[Records excerpted from a collection]
==================================================

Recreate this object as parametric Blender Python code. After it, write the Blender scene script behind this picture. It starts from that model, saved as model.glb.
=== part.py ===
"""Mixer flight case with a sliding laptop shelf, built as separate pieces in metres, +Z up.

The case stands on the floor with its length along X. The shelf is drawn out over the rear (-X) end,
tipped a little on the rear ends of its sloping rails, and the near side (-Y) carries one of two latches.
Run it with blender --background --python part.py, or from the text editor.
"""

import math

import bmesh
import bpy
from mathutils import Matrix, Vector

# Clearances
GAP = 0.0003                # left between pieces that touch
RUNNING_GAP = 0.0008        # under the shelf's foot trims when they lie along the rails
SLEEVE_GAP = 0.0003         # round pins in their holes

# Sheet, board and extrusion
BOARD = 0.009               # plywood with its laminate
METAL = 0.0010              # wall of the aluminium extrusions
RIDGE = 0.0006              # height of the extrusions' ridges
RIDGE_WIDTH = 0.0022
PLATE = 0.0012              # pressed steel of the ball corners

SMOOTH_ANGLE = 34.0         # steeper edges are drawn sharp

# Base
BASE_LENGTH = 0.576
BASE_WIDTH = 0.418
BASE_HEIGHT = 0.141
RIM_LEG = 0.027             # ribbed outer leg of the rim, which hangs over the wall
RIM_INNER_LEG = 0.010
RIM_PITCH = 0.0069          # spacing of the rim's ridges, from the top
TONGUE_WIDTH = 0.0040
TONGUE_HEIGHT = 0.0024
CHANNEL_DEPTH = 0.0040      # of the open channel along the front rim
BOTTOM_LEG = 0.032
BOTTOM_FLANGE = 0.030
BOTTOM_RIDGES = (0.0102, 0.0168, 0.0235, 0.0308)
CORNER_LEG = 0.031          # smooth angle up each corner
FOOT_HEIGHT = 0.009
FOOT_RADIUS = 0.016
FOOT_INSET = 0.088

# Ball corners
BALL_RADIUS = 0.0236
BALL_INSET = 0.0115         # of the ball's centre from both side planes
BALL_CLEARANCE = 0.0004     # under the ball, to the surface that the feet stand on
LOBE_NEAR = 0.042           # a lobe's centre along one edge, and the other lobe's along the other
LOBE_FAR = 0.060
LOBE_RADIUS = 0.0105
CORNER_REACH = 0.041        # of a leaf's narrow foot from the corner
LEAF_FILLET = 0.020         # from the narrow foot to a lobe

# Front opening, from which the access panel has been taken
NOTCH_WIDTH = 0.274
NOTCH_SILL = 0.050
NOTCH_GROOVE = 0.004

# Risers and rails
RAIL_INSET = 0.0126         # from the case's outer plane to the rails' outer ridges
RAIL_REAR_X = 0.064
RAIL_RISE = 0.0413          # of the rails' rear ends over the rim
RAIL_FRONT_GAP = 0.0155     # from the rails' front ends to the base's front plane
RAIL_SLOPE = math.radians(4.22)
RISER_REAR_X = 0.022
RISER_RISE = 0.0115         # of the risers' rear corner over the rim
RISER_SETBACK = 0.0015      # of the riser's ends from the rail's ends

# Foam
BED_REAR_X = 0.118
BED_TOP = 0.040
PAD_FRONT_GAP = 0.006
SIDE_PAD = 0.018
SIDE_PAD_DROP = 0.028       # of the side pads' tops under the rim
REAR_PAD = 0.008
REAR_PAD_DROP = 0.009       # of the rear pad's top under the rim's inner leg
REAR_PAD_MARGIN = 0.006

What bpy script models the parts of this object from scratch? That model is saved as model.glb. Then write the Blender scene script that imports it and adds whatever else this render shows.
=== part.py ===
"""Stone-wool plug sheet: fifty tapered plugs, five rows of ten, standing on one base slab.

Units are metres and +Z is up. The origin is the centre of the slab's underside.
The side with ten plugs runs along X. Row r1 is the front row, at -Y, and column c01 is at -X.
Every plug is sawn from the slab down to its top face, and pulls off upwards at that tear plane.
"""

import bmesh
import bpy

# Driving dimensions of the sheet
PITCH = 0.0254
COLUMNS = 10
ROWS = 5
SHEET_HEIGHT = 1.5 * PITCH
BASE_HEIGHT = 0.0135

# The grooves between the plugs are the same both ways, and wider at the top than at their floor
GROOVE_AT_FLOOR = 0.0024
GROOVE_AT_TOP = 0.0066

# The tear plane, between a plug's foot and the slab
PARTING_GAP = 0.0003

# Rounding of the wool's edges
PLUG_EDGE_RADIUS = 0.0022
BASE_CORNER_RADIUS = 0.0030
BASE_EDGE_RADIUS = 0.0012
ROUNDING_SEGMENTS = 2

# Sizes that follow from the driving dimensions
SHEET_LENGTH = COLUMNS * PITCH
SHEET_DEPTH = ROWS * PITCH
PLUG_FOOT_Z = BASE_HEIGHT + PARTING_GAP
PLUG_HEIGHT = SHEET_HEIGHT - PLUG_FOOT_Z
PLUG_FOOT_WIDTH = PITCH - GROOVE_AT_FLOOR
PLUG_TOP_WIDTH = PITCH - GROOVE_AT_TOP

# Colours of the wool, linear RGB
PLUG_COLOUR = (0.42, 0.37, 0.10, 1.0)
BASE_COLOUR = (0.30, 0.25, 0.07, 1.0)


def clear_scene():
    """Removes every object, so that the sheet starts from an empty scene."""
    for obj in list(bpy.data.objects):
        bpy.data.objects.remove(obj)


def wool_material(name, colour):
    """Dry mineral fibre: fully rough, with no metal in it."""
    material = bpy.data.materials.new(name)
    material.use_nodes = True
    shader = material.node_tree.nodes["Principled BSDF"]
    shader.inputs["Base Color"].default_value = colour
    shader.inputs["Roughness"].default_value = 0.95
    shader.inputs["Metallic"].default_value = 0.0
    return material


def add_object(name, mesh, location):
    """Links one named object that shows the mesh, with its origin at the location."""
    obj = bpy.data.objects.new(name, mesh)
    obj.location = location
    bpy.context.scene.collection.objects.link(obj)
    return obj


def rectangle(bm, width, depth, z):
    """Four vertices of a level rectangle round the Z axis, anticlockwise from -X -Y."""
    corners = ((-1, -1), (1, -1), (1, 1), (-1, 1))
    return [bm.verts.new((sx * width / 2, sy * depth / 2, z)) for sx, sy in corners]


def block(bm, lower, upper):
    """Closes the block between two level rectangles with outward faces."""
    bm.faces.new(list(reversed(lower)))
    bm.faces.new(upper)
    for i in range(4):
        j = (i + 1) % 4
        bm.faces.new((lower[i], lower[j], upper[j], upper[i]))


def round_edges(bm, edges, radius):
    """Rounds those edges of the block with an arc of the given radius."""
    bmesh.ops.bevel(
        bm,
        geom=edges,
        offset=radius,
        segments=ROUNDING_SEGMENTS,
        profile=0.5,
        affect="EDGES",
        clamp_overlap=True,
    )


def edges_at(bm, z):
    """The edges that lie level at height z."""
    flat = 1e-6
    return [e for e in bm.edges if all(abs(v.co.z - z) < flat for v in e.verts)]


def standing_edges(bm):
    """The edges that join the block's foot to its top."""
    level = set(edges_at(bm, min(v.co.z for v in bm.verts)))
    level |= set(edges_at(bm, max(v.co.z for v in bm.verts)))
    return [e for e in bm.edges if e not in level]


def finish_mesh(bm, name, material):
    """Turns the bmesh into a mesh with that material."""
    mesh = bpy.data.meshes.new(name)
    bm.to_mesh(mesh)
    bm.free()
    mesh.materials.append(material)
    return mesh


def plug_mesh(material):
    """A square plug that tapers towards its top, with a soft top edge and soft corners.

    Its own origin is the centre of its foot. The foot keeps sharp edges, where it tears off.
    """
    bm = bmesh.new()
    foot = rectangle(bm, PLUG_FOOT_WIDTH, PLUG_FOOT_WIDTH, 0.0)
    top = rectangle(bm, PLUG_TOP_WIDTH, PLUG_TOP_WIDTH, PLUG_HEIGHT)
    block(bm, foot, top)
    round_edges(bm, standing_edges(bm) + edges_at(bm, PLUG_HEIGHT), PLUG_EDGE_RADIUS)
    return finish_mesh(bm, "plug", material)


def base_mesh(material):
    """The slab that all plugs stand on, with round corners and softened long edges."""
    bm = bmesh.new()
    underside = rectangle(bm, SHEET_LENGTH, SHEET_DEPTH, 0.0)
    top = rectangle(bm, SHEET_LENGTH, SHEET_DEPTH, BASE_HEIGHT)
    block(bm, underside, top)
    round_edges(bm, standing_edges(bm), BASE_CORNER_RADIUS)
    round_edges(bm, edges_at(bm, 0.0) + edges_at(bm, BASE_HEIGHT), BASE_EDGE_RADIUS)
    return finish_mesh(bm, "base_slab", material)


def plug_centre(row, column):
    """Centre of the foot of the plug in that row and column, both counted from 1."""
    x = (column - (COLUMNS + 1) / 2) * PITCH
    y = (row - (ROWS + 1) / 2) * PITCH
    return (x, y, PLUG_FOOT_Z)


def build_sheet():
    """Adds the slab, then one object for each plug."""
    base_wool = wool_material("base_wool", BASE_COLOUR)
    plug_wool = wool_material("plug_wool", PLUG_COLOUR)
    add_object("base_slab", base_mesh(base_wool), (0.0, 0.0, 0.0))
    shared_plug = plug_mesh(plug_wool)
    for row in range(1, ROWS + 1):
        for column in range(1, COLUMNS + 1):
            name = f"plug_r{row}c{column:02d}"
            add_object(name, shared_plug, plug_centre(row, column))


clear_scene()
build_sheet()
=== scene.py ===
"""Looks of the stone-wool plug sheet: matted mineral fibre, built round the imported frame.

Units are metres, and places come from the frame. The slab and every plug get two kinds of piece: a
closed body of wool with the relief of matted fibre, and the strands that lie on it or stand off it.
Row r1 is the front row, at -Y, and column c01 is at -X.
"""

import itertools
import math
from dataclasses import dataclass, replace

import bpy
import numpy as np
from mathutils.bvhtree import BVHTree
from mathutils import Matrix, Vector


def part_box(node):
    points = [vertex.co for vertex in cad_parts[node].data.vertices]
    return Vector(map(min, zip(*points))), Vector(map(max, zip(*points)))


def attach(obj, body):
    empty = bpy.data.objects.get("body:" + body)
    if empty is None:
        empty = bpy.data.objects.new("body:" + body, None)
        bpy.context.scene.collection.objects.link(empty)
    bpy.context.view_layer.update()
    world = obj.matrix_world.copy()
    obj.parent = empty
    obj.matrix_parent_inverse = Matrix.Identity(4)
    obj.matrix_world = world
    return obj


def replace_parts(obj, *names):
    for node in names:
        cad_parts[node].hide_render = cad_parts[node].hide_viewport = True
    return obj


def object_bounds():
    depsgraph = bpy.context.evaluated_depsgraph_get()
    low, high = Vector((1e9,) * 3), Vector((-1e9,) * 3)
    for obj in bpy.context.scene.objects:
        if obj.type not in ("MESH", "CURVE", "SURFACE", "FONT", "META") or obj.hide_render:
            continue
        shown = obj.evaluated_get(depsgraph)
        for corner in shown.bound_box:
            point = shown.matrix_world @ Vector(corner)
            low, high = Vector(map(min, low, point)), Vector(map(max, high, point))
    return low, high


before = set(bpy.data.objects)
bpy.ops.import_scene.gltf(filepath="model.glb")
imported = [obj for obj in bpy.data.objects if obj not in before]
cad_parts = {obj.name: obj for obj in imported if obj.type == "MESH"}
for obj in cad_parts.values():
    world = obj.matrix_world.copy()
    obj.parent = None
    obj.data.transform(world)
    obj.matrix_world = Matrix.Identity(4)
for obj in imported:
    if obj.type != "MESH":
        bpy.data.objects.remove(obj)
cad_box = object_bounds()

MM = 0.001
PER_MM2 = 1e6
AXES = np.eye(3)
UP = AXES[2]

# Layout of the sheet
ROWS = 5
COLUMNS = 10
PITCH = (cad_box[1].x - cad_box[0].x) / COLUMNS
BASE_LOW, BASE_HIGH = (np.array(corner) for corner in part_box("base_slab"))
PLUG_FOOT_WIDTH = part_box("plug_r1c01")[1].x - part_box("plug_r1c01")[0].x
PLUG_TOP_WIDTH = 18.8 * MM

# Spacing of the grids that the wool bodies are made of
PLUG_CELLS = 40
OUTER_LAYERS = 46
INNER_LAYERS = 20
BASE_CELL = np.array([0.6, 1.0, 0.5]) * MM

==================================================

Task to complete
Lines from the start of the material above through the line containing "metres, +Z up." are to be duplicated exactly, and only those.

Full answer
Recreate this object as parametric Blender Python code. After it, write the Blender scene script behind this picture. It starts from that model, saved as model.glb.
=== part.py ===
"""Mixer flight case with a sliding laptop shelf, built as separate pieces in metres, +Z up.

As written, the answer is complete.